A county zoning ordinance would not affect the Avenue of the Saints Development Park, which is in Charles City city limits, but Kuhn said the reason to petition to intervene in the permitting process is to give the county the opportunity to be part of the decision-making process, presenting evidence such as testimony or briefs and requiring the Iowa Utilities Board to respond.

Floyd County is working with Shelby, Emmet, Montgomery, Palo Alto, Bremer, Butler and Harrison counties to hire Whipple to intervene in the pipeline permit process, sharing the potential $100,000 cost among them, Kuhn said.

The petitions filed with the Iowa Utilities Board on behalf of Floyd County this week are nearly identical for Summit Carbon Solutions and Navigator CO2 Ventures, except for references to the specific companies and a section in the Summit petition referring to the Avenue of the Saints Development Park, which the Summit pipeline would pass through but which the Navigator pipeline doesn’t come near.

The petitions notes that under Iowa Code, “the county’s board of supervisors may ‘exercise any power and perform any function it deems appropriate to protect and preserve the rights, privileges, and property of the county or of its residents and to preserve and improve the peace, safety, health, welfare, comfort, and convenience of its residents.’”

Both petitions state that the pipeline proposals have not stated the relationship of the projects to the county’s comprehensive plan or its zoning ordinances, “and the county desires to ensure that its local policies and requirements are considered in this proceeding.”

“Because of the potential impact on the county’s land use and the relationship to its zoning ordinances, the residents of Floyd County have unique and important interests in this proceeding that are best represented by the Floyd County Supervisors and that are not adequately represented by any other parties to this proceeding,” both petitions state, concluding by asking the Iowa Utilities Board to grant the county’s request to intervene in each pipeline’s permit process.

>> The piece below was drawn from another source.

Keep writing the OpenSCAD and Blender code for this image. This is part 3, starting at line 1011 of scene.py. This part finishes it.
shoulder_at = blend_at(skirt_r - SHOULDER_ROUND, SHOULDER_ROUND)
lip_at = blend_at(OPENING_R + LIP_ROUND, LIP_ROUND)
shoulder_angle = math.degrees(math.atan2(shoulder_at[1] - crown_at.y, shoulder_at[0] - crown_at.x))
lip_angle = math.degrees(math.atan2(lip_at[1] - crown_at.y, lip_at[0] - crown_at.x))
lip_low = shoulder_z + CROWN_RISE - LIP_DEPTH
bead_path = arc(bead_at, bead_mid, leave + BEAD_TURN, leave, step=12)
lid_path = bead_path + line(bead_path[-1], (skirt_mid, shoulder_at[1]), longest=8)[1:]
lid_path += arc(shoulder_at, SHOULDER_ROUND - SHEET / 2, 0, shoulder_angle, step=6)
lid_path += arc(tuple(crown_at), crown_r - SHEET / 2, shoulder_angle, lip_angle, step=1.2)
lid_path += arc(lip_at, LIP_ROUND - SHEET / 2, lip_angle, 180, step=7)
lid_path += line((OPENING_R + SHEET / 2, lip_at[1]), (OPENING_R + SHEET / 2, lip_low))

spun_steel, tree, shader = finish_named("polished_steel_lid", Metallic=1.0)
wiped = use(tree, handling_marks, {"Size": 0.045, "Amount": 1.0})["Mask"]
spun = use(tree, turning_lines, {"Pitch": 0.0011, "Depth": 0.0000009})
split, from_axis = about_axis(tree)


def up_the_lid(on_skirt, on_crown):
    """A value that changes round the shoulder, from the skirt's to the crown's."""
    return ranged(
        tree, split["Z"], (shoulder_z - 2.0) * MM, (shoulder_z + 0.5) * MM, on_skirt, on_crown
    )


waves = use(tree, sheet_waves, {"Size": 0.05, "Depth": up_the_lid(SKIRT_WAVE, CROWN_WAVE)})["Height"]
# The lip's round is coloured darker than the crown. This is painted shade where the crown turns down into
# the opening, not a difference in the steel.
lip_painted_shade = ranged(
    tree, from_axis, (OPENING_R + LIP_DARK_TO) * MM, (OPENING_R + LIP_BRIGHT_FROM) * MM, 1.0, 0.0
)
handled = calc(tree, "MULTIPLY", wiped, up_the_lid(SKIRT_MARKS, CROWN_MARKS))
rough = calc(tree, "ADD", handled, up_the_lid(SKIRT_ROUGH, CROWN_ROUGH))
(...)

Summit Carbon is currently involved in two federal lawsuits, against Story County and Shelby County, regarding zoning ordinances those counties have passed that deal with pipelines.

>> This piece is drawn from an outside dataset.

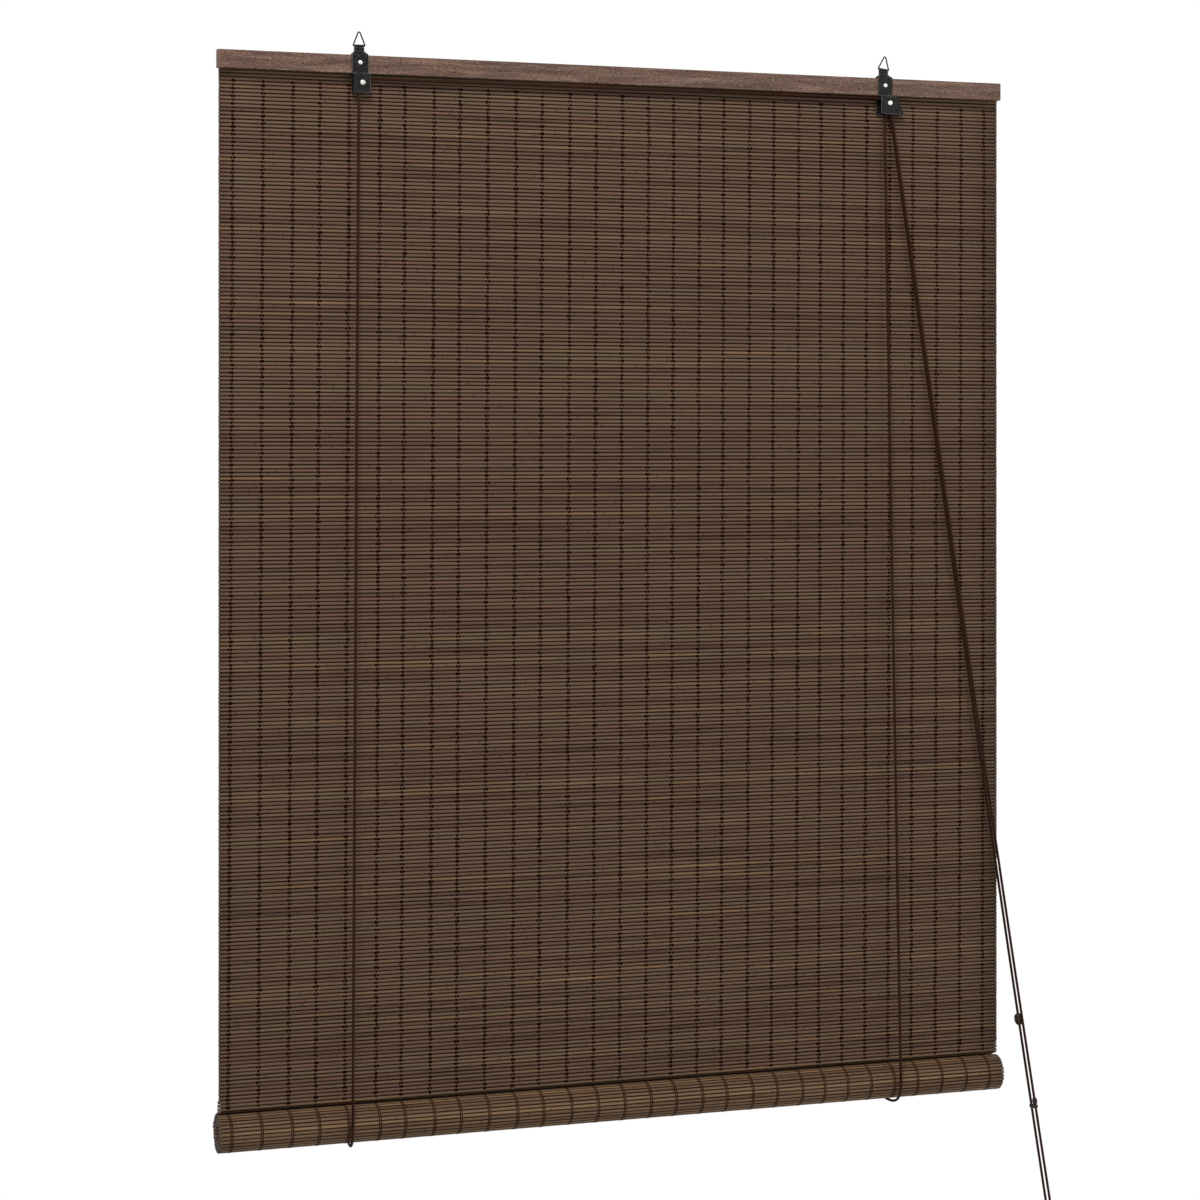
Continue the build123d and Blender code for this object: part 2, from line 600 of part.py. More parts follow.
def lift_cord_back(cord):
    """Taut run of a lift cord behind the mat, with the knot that its staple holds."""
    foot, top = back_run(front_run(*cord)[1], cord[-1])
    above = top + (top - foot).normalized() * (CORD_STAPLE_WIRE / 2 + CORD_KNOT_DIA / 2 + CORD_STAPLE_CLEAR)
    knot = Solid.make_sphere(CORD_KNOT_DIA / 2, angle1=-90)
    knot = knot.translate((above.X, MAT_BACK + CORD_KNOT_DIA / 2, above.Z))
    return cord_along([tuple(foot), tuple(above)], []) + knot


def lift_cord_loop(cord):
    """Turn of a lift cord under the roll, in line with its front and back runs."""
    top, front = front_run(*cord)
    foot, anchor = back_run(front, cord[-1])
    first = front + (front - top).normalized() * WRAP_R
    second = foot - (anchor - foot).normalized() * WRAP_R
    return cord_along([tuple(front), tuple(first), tuple(second), tuple(foot)],
                      [WRAP_R * 0.95, WRAP_R * 0.95])


def pull_cord(pull):
    """Taut pull cord from the lock towards the lower right, with its slight bend."""
    points = [pull_start(pull), pull_bend(pull), pull_point(pull, PULL_LENGTH)]
    return cord_along([tuple(p) for p in points], [PULL_BEND_R])


def on_pull_cord(piece, pull, down):
    """Turns a piece made along Z onto a pull cord, this far below its start."""
    return Plane(pull_point(pull, down), z_dir=-pull_direction(pull[2], pull[3])[0]) * piece


def turned_ball(dia, length, hole):
    """Turned body along Z, rounder above and slimmer below, with a hole for its cord."""
    r = dia / 2
    profile = [(hole, 0.5), (r * 0.64, 0.44), (r * 0.9, 0.28), (r, 0.06), (r * 0.95, -0.14),
               (r * 0.76, -0.32), (max(hole, r * 0.46), -0.45), (hole, -0.5)]
    face = make_face(Polyline(*[(x, length * z) for x, z in profile], close=True))
    return revolve(Plane.XZ * face, Axis.Z, 360)


def cord_bead():
    """Bead threaded on the back pull cord."""
    return on_pull_cord(turned_ball(BEAD_DIA, BEAD_LENGTH, CORD_R), BACK_PULL, BEAD_DOWN)


def cord_connector():
    """Small clip: a body threaded on the front pull cord, and an arm that holds the back one."""
    body = on_pull_cord(turned_ball(CONNECTOR_DIA, CONNECTOR_LENGTH, CORD_R), FRONT_PULL, CONNECTOR_DOWN)
    down = CONNECTOR_DOWN + CONNECTOR_ARM_DOWN
    ends = [pull_point(FRONT_PULL, down), pull_point(BACK_PULL, down)]
    r = CONNECTOR_ARM_DIA / 2
    arm = Solid.make_cylinder(r, (ends[1] - ends[0]).length, Plane(ends[0], z_dir=ends[1] - ends[0]))
    for end in ends:
        arm += Solid.make_sphere(r + CONNECTOR_ARM_END, angle1=-90).translate(end)
    for pull in (FRONT_PULL, BACK_PULL):
        along = pull_direction(pull[2], pull[3])[0]
        start = pull_point(pull, CONNECTOR_DOWN - CONNECTOR_LENGTH)
        arm -= Solid.make_cylinder(CORD_R, 3 * CONNECTOR_LENGTH, Plane(start, z_dir=along))
    return body + arm


def end_knot(pull):
    """Knot at the end of a pull cord."""
    return on_pull_cord(turned_ball(END_KNOT_DIA, END_KNOT_DIA, 0), pull, PULL_LENGTH + END_KNOT_DIA / 2)


def cord_staple(x):
    """Round wire staple over a lift cord's end, its legs through the mat into the rail."""
    half = CORD_STAPLE_WIDTH / 2
    crown = BACK_CORD_Y + CORD_R + CORD_STAPLE_CLEAR + CORD_STAPLE_WIRE / 2
    tip = crown - CORD_STAPLE_WIRE / 2 - CORD_STAPLE_LEG
    z = CORD_STAPLE_Z
    path = FilletPolyline((x - half, tip, z), (x - half, crown, z), (x + half, crown, z),
                          (x + half, tip, z), radius=CORD_STAPLE_WIRE)
    return sweep(Plane(path @ 0, z_dir=path % 0) * Circle(CORD_STAPLE_WIRE / 2), path=path)


def mat_staples():
    """Row of flat staples that hold the mat's top edge to the rail."""
    half, w = MAT_STAPLE_WIDTH / 2, MAT_STAPLE_WIRE
    tip = MAT_BACK - MAT_STAPLE_LEG
    staples = []
    for k in range(0, THREAD_COLUMNS - 1, MAT_STAPLE_EVERY):
        x = MAT_LEFT + THREAD_MARGIN + (k + 0.5) * THREAD_PITCH
        shape = [(x - half, tip), (x - half, MAT_BACK + w), (x + half, MAT_BACK + w), (x + half, tip),
                 (x + half - w, tip), (x + half - w, MAT_BACK), (x - half + w, MAT_BACK), (x - half + w, tip)]
        face = make_face(Polyline(*[(px, py, MAT_STAPLE_Z) for px, py in shape], close=True))
        staples.append(extrude(face, w, dir=(0, 0, 1)))
    return Compound(children=staples)


def all_nodes():
    """Every piece of the blind by name."""
    nodes = {
        "head_rail": head_rail(),
        "hanging_mat": hanging_mat(),
        "mat_threads": mat_threads(),
        "mat_roll": mat_roll(),
        "bottom_batten": bottom_batten(),
        "mat_staples": mat_staples(),
        "pulley_housing": pulley_housing(),
        "lock_housing": lock_housing(),
        "pulley_axle_rivet": rivet(PULLEY_X, PULLEY_Z, AXLE_RIVET_HEAD, HOUSING_FRONT, HOUSING_BACK),
        "lock_axle_rivet": rivet(LOCK_X, LOCK_Z, AXLE_RIVET_HEAD, HOUSING_FRONT, HOUSING_BACK),
        "pulley_wheel": wheel(PULLEY_X, PULLEY_Z, PULLEY_CORD_R, [FRONT_GROOVE_Y]),
        "lock_wheel": wheel(LOCK_X, LOCK_Z, LOCK_CORD_R, [FRONT_GROOVE_Y, BACK_GROOVE_Y]),
        "lock_roller": lock_roller(),
        "transfer_cord": transfer_cord(),
        "lock_cord_wrap": lock_cord_wrap(),
        "pull_cord_front": pull_cord(FRONT_PULL),
        "pull_cord_back": pull_cord(BACK_PULL),
        "cord_bead": cord_bead(),
        "cord_connector": cord_connector(),
        "end_knot_front": end_knot(FRONT_PULL),
        "end_knot_back": end_knot(BACK_PULL),
    }
    for side, x, cord, lean in (("left", LEFT_X, LEFT_CORD, 0), ("right", RIGHT_X, RIGHT_CORD, RIGHT_RING_LEAN)):
        nodes["hanger_strap_" + side] = hanger_strap(x, lean)
        nodes["hanging_ring_" + side] = hanging_ring(x, lean)
        nodes["strap_rivet_" + side] = rivet(
            x, STRAP_RIVET_Z, STRAP_RIVET_HEAD, STRAP_FRONT, RAIL_BACK + SHEET)
        nodes["lift_cord_front_" + side] = lift_cord_front(cord)
        nodes["lift_cord_back_" + side] = lift_cord_back(cord)
        nodes["lift_cord_loop_" + side] = lift_cord_loop(cord)
        nodes["cord_staple_" + side] = cord_staple(back_run(front_run(*cord)[1], cord[-1])[1].X)
    return nodes


os.makedirs("parts", exist_ok=True)
for name, solid in all_nodes().items():
    export_step(solid, "parts/" + name + ".step")
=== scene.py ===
"""A bamboo roll up blind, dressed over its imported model.

The blind hangs by two wire rings from a wooden head rail. Stained bamboo slats are tied
together by columns of stitching, and their lower part is rolled up. Lengths are in metres.
X runs along the rail, Y points away from the room and Z points up.
"""
import logging
from dataclasses import dataclass, field
from enum import Enum

import bpy
import numpy as np
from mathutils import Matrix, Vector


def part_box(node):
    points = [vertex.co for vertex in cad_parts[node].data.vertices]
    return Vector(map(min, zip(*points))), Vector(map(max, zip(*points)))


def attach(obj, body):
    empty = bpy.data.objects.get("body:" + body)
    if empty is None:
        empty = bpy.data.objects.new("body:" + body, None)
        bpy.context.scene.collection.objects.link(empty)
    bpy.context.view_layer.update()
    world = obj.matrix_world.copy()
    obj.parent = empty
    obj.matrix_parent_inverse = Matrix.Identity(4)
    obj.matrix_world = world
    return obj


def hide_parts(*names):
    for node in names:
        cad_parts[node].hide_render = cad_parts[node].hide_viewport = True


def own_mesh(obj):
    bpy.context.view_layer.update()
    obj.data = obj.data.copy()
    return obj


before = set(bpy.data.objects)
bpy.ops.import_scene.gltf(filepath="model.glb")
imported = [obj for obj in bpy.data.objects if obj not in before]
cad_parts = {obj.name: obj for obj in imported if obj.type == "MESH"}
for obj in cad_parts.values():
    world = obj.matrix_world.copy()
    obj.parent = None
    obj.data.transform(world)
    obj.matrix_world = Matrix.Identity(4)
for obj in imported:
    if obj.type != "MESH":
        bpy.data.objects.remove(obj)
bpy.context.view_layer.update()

LOG = logging.getLogger("blind")
Colour = tuple[float, float, float, float]
Place = tuple[float, float, float]
Socket = bpy.types.NodeSocket

FULL_TURN = 6.28319
# Metres: from slat to slat, half a slat's thickness, and the width of every cord.
SLAT_PITCH = 0.0053
HALF_SLAT = 0.0008
CORD_DIAMETER = 0.0038
# Order of a quad's corners that turns its face over.
FLIPPED = [0, 3, 2, 1]


def paint(code: str) -> Colour:
    """Turns a written colour into linear light.

    Args:
        code: six hexadecimal digits.

    Returns:
        Red, green, blue and a full alpha. A channel c becomes ((c + 0.055) / 1.055) ** 2.4.
    """
    channels = [int(code[k:k + 2], 16) / 255 for k in (0, 2, 4)]
    linear = [c / 12.92 if c <= 0.04045 else ((c + 0.055) / 1.055) ** 2.4 for c in channels]
    return (linear[0], linear[1], linear[2], 1.0)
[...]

Both lawsuits allege the county boards of supervisors are attempting to impose on the project requirements that are the exclusive province of state and federal regulators.

The two lawsuits filed by Summit argue that the federal government has the sole authority to regulate the safety of hazardous liquid pipelines, and the Iowa Utilities Board has the statutory authority to issue route permits.

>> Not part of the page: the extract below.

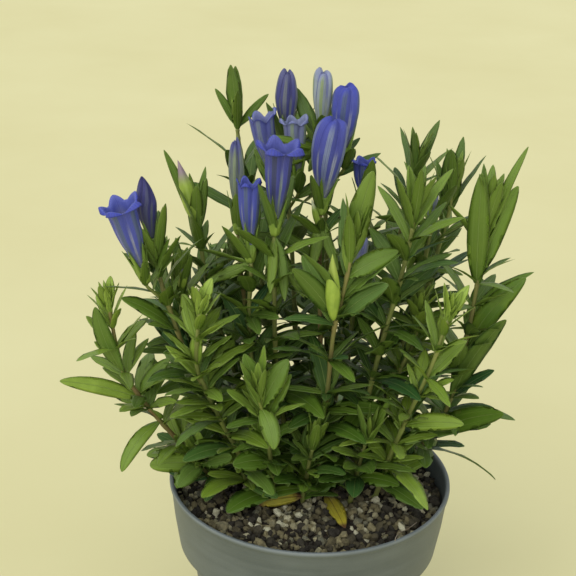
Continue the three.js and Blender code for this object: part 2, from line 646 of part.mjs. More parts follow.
// The stalk of a side flower, from the stem to just under the calyx.
function pedicelCurve(curve, flower) {
  return curveThrough([curve.getPoint(flower.branch), flowerSeat(flower, 4), flowerSeat(flower, SEAT_GAP)]);
}

function shootGeometry(shoot, curve, leaves) {
  const solids = [
    buriedStem(shoot, STEM_RADIUS, 0),
    solidOf(bar(curve, STEM_RADIUS, STEM_SIDES, shoot.path.length * 2)),
  ];
  for (const leaf of leaves) solids.push(leafSolid(leaf));
  for (const flower of FLOWERS) {
    if (flower.shoot === shoot.name && flower.branch) {
      solids.push(solidOf(bar(pedicelCurve(curve, flower), PEDICEL_RADIUS, STEM_SIDES, 4)));
    }
  }
  for (const [name, share, tip, radius] of GREEN_BUDS) {
    if (name === shoot.name) solids.push(budSolid(curve.getPoint(share), tip, radius));
  }
  return geometryOf(joined(solids));
}

// The plant grows: stems and flowers take their places first, then the leaves set by hand, then the
// rest of the leaves from the top of each shoot down.
function grow() {
  const grown = SHOOTS.map((shoot) => ({ shoot, curve: stemCurve(shoot) }));
  take(leafSamples(witheredLeaf(), 0), 'withered');
  for (const { shoot, curve } of grown) take(curveSamples(curve), shoot.name);
  for (const flower of FLOWERS) {
    take(flowerSamples(flower), flower.name + '_flower');
    if (flower.branch) {
      const { curve } = grown.find((one) => one.shoot.name === flower.shoot);
      take(curveSamples(pedicelCurve(curve, flower)), flower.shoot);
    }
  }
  for (const one of grown) {
    one.placed = one.shoot.placed.map(([share, ...rest]) => placedLeaf(one.curve.getPoint(share), ...rest));
    for (const leaf of one.placed) take(leafSamples(leaf, 0), one.shoot.name);
  }
  for (const one of grown) one.leaves = [...one.placed, ...grownLeaves(one.shoot, one.curve, one.placed)];
  return grown;
}

const plant = new THREE.Group();

function place(name, geometry, material) {
  const mesh = new THREE.Mesh(geometry, material);
  mesh.name = name;
  plant.add(mesh);
  return mesh;
}

const holes = stemHoles();
place('pot', pot(), finish(GREY_PLASTIC, 0.55));
place('compost', compost(holes), finish(DARK_COMPOST, 1));
place('grit_layer', grit(holes), finish(GRIT, 0.95));
place('crown_and_roots', geometryOf(crown(0)), finish(WOODY, 0.9));

for (const { shoot, curve, leaves } of grow()) {
  const green = shoot.leaf[1] < 28 ? YOUNG_GREEN : LEAF_GREEN;
  place('shoot_' + shoot.name, shootGeometry(shoot, curve, leaves), finish(green, 0.5));
}

for (const flower of FLOWERS) {
  const { foot, turn } = flowerAxis(flower);
  for (const [part, geometry, colour] of [
    ['calyx_', calyx(flower), YOUNG_GREEN], ['corolla_', corolla(flower), PETAL_BLUE]]) {
    const mesh = place(part + flower.name, geometry, finish(colour, 0.5));
    mesh.position.copy(foot);
    mesh.quaternion.copy(turn);
  }
}

place('withered_leaf', geometryOf(leafSolid(witheredLeaf())), finish(WITHERED_YELLOW, 0.7));

export default plant;
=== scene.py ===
import math
from functools import partialmethod
import bpy
import numpy as np
from mathutils import Matrix, Vector


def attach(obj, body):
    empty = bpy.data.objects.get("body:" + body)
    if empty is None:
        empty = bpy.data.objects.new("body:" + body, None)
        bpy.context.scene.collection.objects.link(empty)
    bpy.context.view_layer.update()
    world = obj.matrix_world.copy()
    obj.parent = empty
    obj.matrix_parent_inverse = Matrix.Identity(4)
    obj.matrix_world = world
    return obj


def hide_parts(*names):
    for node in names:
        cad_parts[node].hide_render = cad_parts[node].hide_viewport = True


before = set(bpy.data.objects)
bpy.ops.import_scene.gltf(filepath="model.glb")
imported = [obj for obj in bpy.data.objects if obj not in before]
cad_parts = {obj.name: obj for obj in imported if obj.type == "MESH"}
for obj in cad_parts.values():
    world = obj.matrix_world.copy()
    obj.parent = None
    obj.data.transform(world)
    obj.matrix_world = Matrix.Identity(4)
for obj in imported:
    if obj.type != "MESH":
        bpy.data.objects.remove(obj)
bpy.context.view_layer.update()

# Pot
# A round grower's pot of grey polypropylene, moulded in one piece: a floor with drainage holes, a
# tapered body and a deep plain collar. It is a profile turned about the pot's axis, in millimetres.
MM = 0.001
POT_HEIGHT = 150
RIM_RADIUS = 95
RIM_WIDTH = 2.9
FOOT_RADIUS = 67
COLLAR_HEIGHT = 48
COLLAR_FOOT_RADIUS = 88.4
LEDGE_RADIUS = 79.8
BODY_RADIUS = 75
BODY_HEIGHT = 64
POT_WALL = 1.7
POT_FLOOR = 2.4
DRAIN_HOLES = 8
DRAIN_RING_RADIUS = 48
DRAIN_RADIUS = 5
DRAIN_SIDES = 24
CRISP_ANGLE = 50
POT_SIDES = 144
PLASTIC_GREY = (0.088, 0.108, 0.112)
PLASTIC_PALE = (0.135, 0.158, 0.16)
# The pale grey painted along the top of the rim as a highlight.
PLASTIC_RIM_HIGHLIGHT = (0.22, 0.25, 0.26)


def add_piece(name, skin, finish, nodes=(), smooth=True):
    """One piece of the part. Its skin is points in millimetres, rows of corner numbers, where -1
    fills up a shorter face, and marks: numbers kept at each point, which the finish reads."""
    points, faces, marks = skin
    sizes = (faces >= 0).sum(axis=1)
    corners = faces[faces >= 0].astype(np.int32)
    mesh = bpy.data.meshes.new(name)
    mesh.vertices.add(len(points))
    mesh.vertices.foreach_set("co", (np.asarray(points, float) * MM).ravel())
    mesh.loops.add(len(corners))
    mesh.loops.foreach_set("vertex_index", corners)
    mesh.polygons.add(len(sizes))
    starts = np.concatenate([[0], np.cumsum(sizes)[:-1]]).astype(np.int32)
    mesh.polygons.foreach_set("loop_start", starts)
    mesh.update(calc_edges=True)
    mesh.polygons.foreach_set("use_smooth", np.full(len(sizes), smooth))
    for label, values in marks.items():
        layer = mesh.attributes.new(label, "FLOAT", "POINT")
        layer.data.foreach_set("value", np.asarray(values, float).ravel())
    mesh.validate()
    mesh.materials.append(finish)
    piece = bpy.data.objects.new(name, mesh)
    bpy.context.scene.collection.objects.link(piece)
    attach(piece, "root")
    if nodes:
        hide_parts(*nodes)
    return piece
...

In October last year, the Story County Board of Supervisors passed an ordinance that establishes setback and other requirements for hazardous materials pipelines in the county in the interest of “public safety.”

In November 2022, the Shelby County Board of Supervisors approved an ordinance that would require Summit and other pipeline companies to obtain county permits for construction and would impose restrictions on any pipeline’s nearness to homes, schools and farms.

The Shelby County ordinance states that its intent is to establish a permitting process that will impose “conditions and safeguards when using land in the county for purposes of a hazardous liquid pipeline.” The ordinance says it is designed to “to secure safety from fire, flood, panic, and other dangers” that might result from the pipeline.

Summit files the lawsuits against the counties almost immediately after each ordinances was approved. The lawsuits are asking for court orders declaring the county ordinances are preempted by the federal Pipeline Safety Act and are invalid and unenforceable regarding the Summit project.

The Story County case has been set for trial Dec. 11 this year in the U.S. District Court for the Southern District of Iowa Central Division. A trial date has not been set yet on the Shelby County case.